Pernahkah kita menyayangi seseorang? Menyayanginya dengan begitu sangat. Hingga kita pernah berangan-angan untuk selalu bersamanya menghabiskan sisa waktu yang ada di dunia ini.
Ibarat sebuah benih yang telah kita tanam dan kita rawat hingga senantiasa tumbuh bersemi.
Tiba-tiba tercabut mati dan tiada yang peduli.
Niscaya hanya meninggalkan akar yang sulit menumbuhkan daun dan bunga lagi. Itu karena si dia pergi, membuat sang benih harus menerima kenyataan bunganya selama ini tak begitu berarti.
Kita yang pernah mencintai seseorang namun ternyata dikhianati.
Kesetian yang telah kita jaga setiap hari.
Kita yang telah dibuatnya terbang melayang-layang karena indahnya cinta yang kita rasa bersamanya.
Namun justru saat diatas awan, kita melihat dengan mata kepala bahwa ia sedang bermesra ria dengan orang lain disana.
Ah namun rasanya percuma, kala kita menyadari dan coba memahami.
Kita jadi sadar, orang yang tak setia memang tak pantas diberikan cinta.
Rasa sakit karena kehilangan, rasa pedih karena cinta kita terabaikan, dan rasa sepi karena dia telah jauh pergi.
Kita tentu awalnya sangat kecewa dengannya.
Rasanya ingin menamparnya keras-keras sambil membentaknya dengan lantang. Namun apalah daya kita, kita tak tega lakukan itu karena kita teramat mencintainya.
Kita mencoba melupakan, namun terasa sulit memang. Hari-hari yang ada justru selalu mengingatnya.
Terbayang bayangan indah jika suatu saat kita akan menjadi jodohnya, hingga tak sadar air mata kita menetes perlahan sambil bayangkannya.

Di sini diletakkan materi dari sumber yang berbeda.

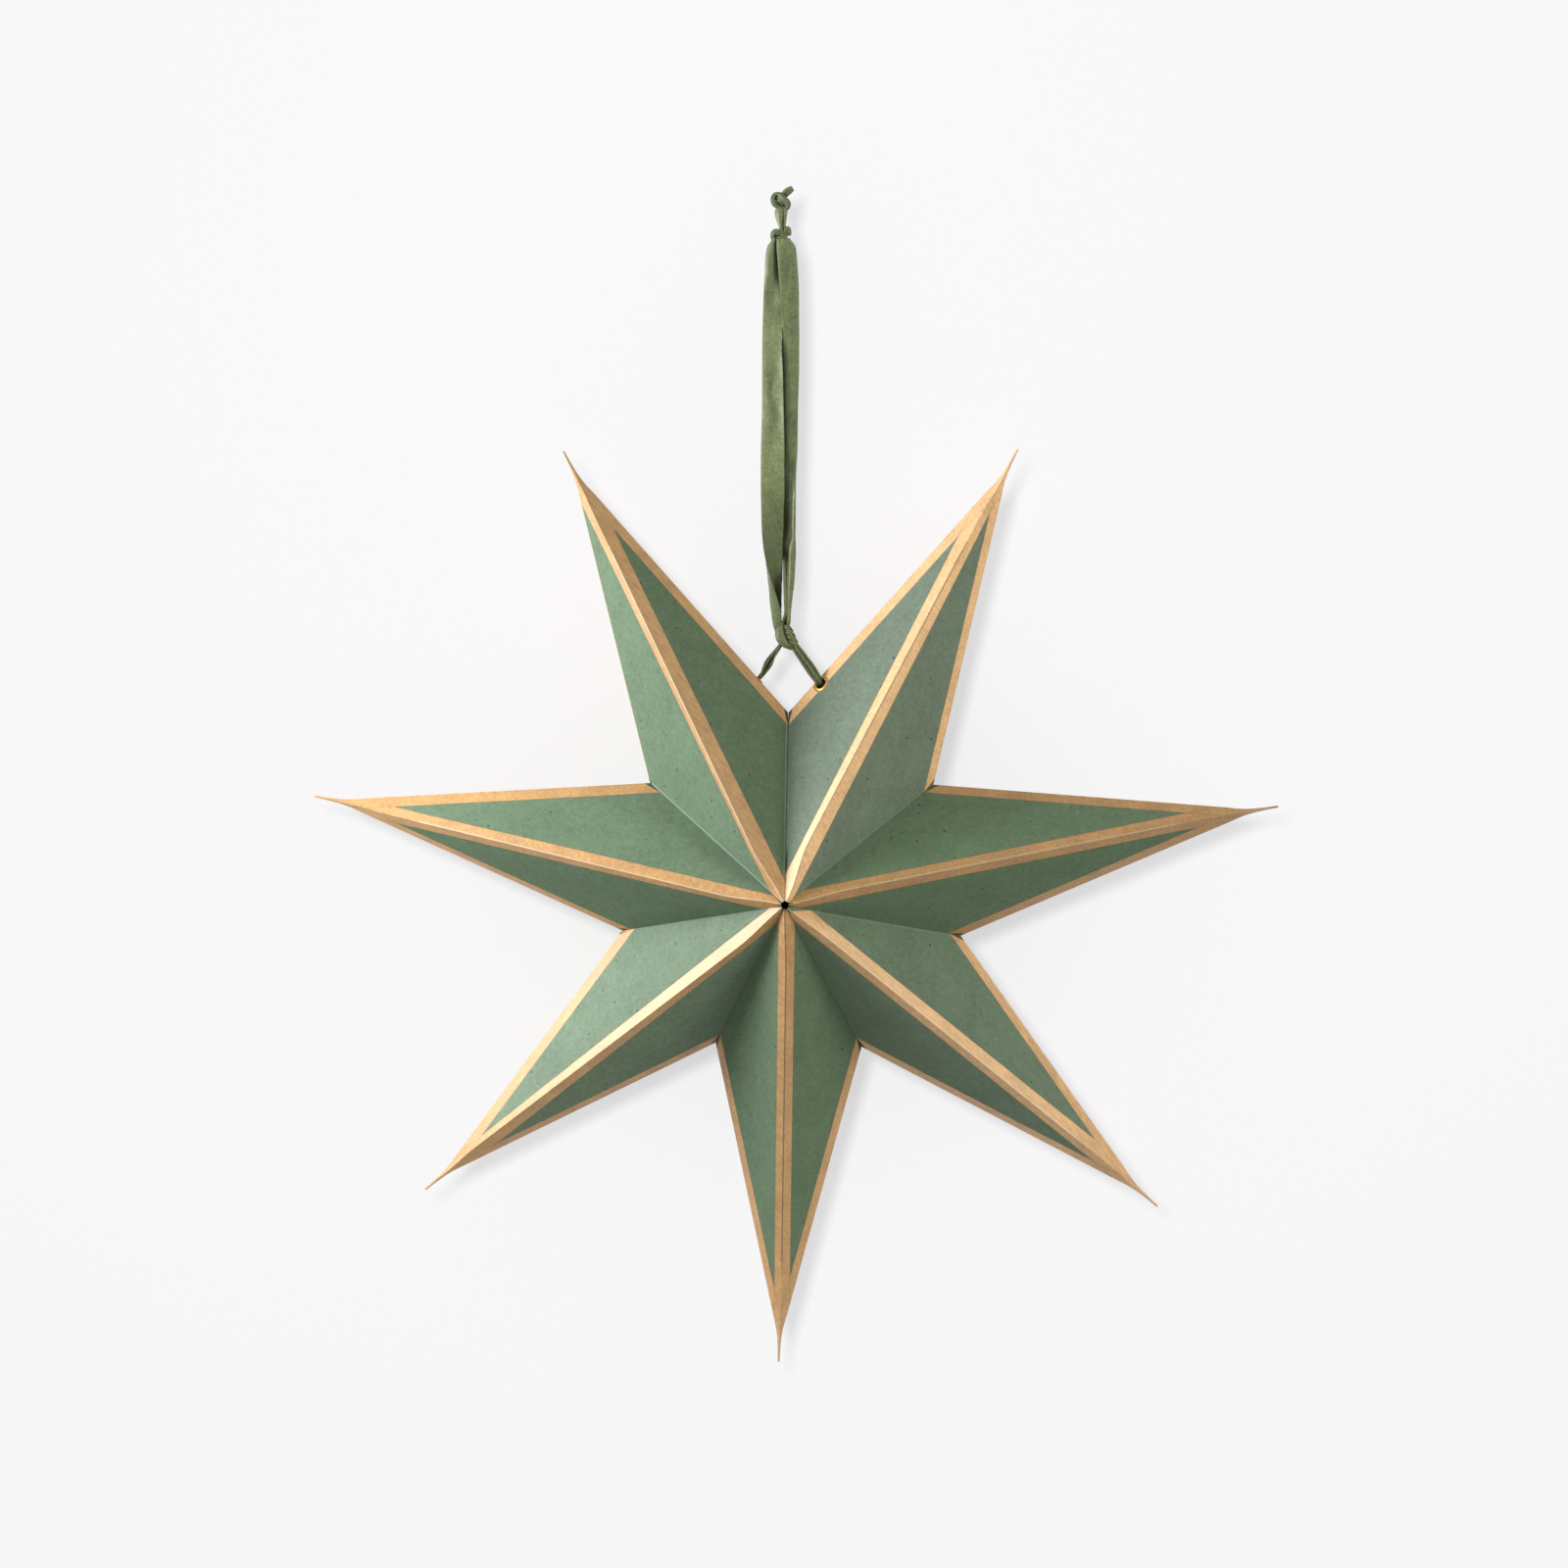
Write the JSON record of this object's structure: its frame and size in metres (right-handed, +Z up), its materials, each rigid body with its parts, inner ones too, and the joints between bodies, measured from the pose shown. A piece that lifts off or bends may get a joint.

Dia itu adalah orang yang sebenarnya telah menyakiti kita.
Ya memang rasanya pasti sulit jika kita telah terlanjur sangat mencintainya.
Karena di hati kita masih tertinggal sebuah akar dari benih cinta yang telah kita tumbuhkan dulu.
"Ya biarlah waktu yang meleburnya sedikit-demi sedikit "
“Kenapa ya, rasanya begitu sulit melupakannya? Apa aku gak bisa move on?”
Masih ada banyak harapan dan cita-cita yang akan kita wujudkan.
Namun rasa penyesalan itu harus segera kita syukuri. Karena dari itu kita telah tersadar.
Mungkin kita harus mencoba tersenyum sekarang, anggap saja dia itu adalah sebuah kesalahan pilihan.
Kita kan nggak selamanya benar, tentu ada waktu dimana kita salah memilih.
Maka saat ini yang perlu kita lakukan adalah membenarkannya, waktunya kita membenarkan pilihan.
Oh jangan lagi memilihnya kembali, buat apa memilih suatu yang salah untuk kedua kalinya.
Seperti ketika kita ulangan di kelas, yang salah harus kita benarkan jawabannya.
Yang kedua, mungkin kita juga yang salah memilih waktu dalam memilih.
Mungkin untuk sekarang belum waktunya bagi kita untuk menyerahkan hati kita pada orang lain.
Tentulah setiap hal itu butuh waktu yang tepat untuk ditempatkan, jika tidak tepat ya seperti ini jadinya.
Ibarat umur lima tahun sudah masuk SMP, ya bakal sering menangis karena dijaili teman-temannya.
Mungkin itulah seperti kita, yang terlalu buru-buru untuk berkasih sayang dengan orang lain.
Move on itu tak sekedar untuk melupakan.
Supaya hati dan fikiran kita tak terbuang percuma untuk memikirkannya.
Sia-sia kan jika harus memikirkan orang yang telah menyakiti kita.
So lets moving,
Di luar sana banyak kebahagiaan yang tengah menunggu kita.
Masih ada banyak kok orang yang siap membahagiakan kita.
Ada cinta yang baru didepan sana yang siap membahagiakan kita.
Mimpi yang siap bisa menutupi berkas hitam di masa lalu.
Masih banyak sahabat yang tengah menunggu kita. Sahabat-sahabat yang mungkin sempat kita acuhkan kala kita sedang terpuruk sepi.
Waktunya kita tersenyum, sambut hidup baru kita tanpanya.
Kebahagiaan itu bukan tercipta karena kita yang terdiam dengan masa lalu, tetapi kebahagiaan itu kala kita bisa belajar dari masa lalu.
Cinta yang indah itu bukan dengan dia yang telah pergi, tetapi dengan dia yang sedang menanti kita di depan untuk siap bersama kita selamanya.